→ **Information shown**:
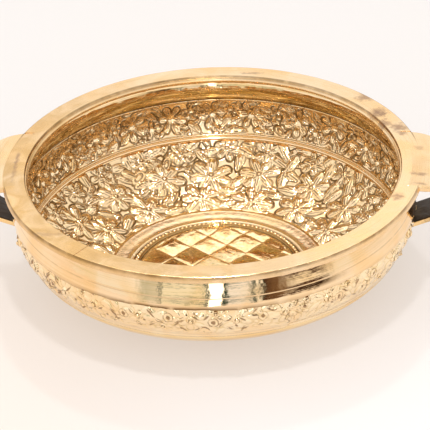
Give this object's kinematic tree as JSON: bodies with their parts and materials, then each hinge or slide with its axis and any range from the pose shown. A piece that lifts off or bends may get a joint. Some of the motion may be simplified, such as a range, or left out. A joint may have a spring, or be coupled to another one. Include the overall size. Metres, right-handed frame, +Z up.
{
  "type": "urli bowl",
  "caption": "Wide shallow brass floating-flower bowl with a flat rim, plain collar, embossed wall and floor, faceted centre disc and fixed ear-and-strap loop handles.",
  "frame": {"origin": "centre of the flat base the bowl rests on", "axes": "+Z up along the bowl's axis, +X through the right handle, +Y to the back"},
  "size_m": [0.354, 0.3, 0.092],
  "materials": {
    "polished_brass": "hand-polished brass with faint brushing and tarnish stains",
    "embossed_brass": "chased and embossed sheet brass, brown in the hollows, bright on the high spots",
    "pressed_brass": "bright pressed brass facets with brown in the valleys",
    "blackened_brass": "unpolished black inner face with a worn brass edge"
  },
  "bodies": {
    "root": {"rim_ring": "polished_brass", "neck_collar": "polished_brass", "side_band": "embossed_brass", "floor_dish": "embossed_brass", "floor_medallion": "pressed_brass", "left_ear_plate": "polished_brass", "right_ear_plate": "polished_brass", "left_handle_strap": "blackened_brass", "right_handle_strap": "blackened_brass"}
  },
  "joints": []
}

→ **Your instructions**:
The data above must be returned in full, exactly as written.

→ **Task solution**:
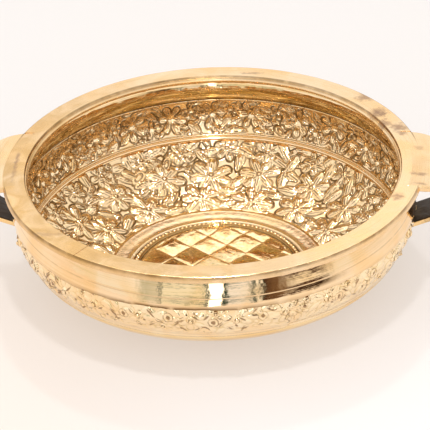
Give this object's kinematic tree as JSON: bodies with their parts and materials, then each hinge or slide with its axis and any range from the pose shown. A piece that lifts off or bends may get a joint. Some of the motion may be simplified, such as a range, or left out. A joint may have a spring, or be coupled to another one. Include the overall size. Metres, right-handed frame, +Z up.
{
  "type": "urli bowl",
  "caption": "Wide shallow brass floating-flower bowl with a flat rim, plain collar, embossed wall and floor, faceted centre disc and fixed ear-and-strap loop handles.",
  "frame": {"origin": "centre of the flat base the bowl rests on", "axes": "+Z up along the bowl's axis, +X through the right handle, +Y to the back"},
  "size_m": [0.354, 0.3, 0.092],
  "materials": {
    "polished_brass": "hand-polished brass with faint brushing and tarnish stains",
    "embossed_brass": "chased and embossed sheet brass, brown in the hollows, bright on the high spots",
    "pressed_brass": "bright pressed brass facets with brown in the valleys",
    "blackened_brass": "unpolished black inner face with a worn brass edge"
  },
  "bodies": {
    "root": {"rim_ring": "polished_brass", "neck_collar": "polished_brass", "side_band": "embossed_brass", "floor_dish": "embossed_brass", "floor_medallion": "pressed_brass", "left_ear_plate": "polished_brass", "right_ear_plate": "polished_brass", "left_handle_strap": "blackened_brass", "right_handle_strap": "blackened_brass"}
  },
  "joints": []
}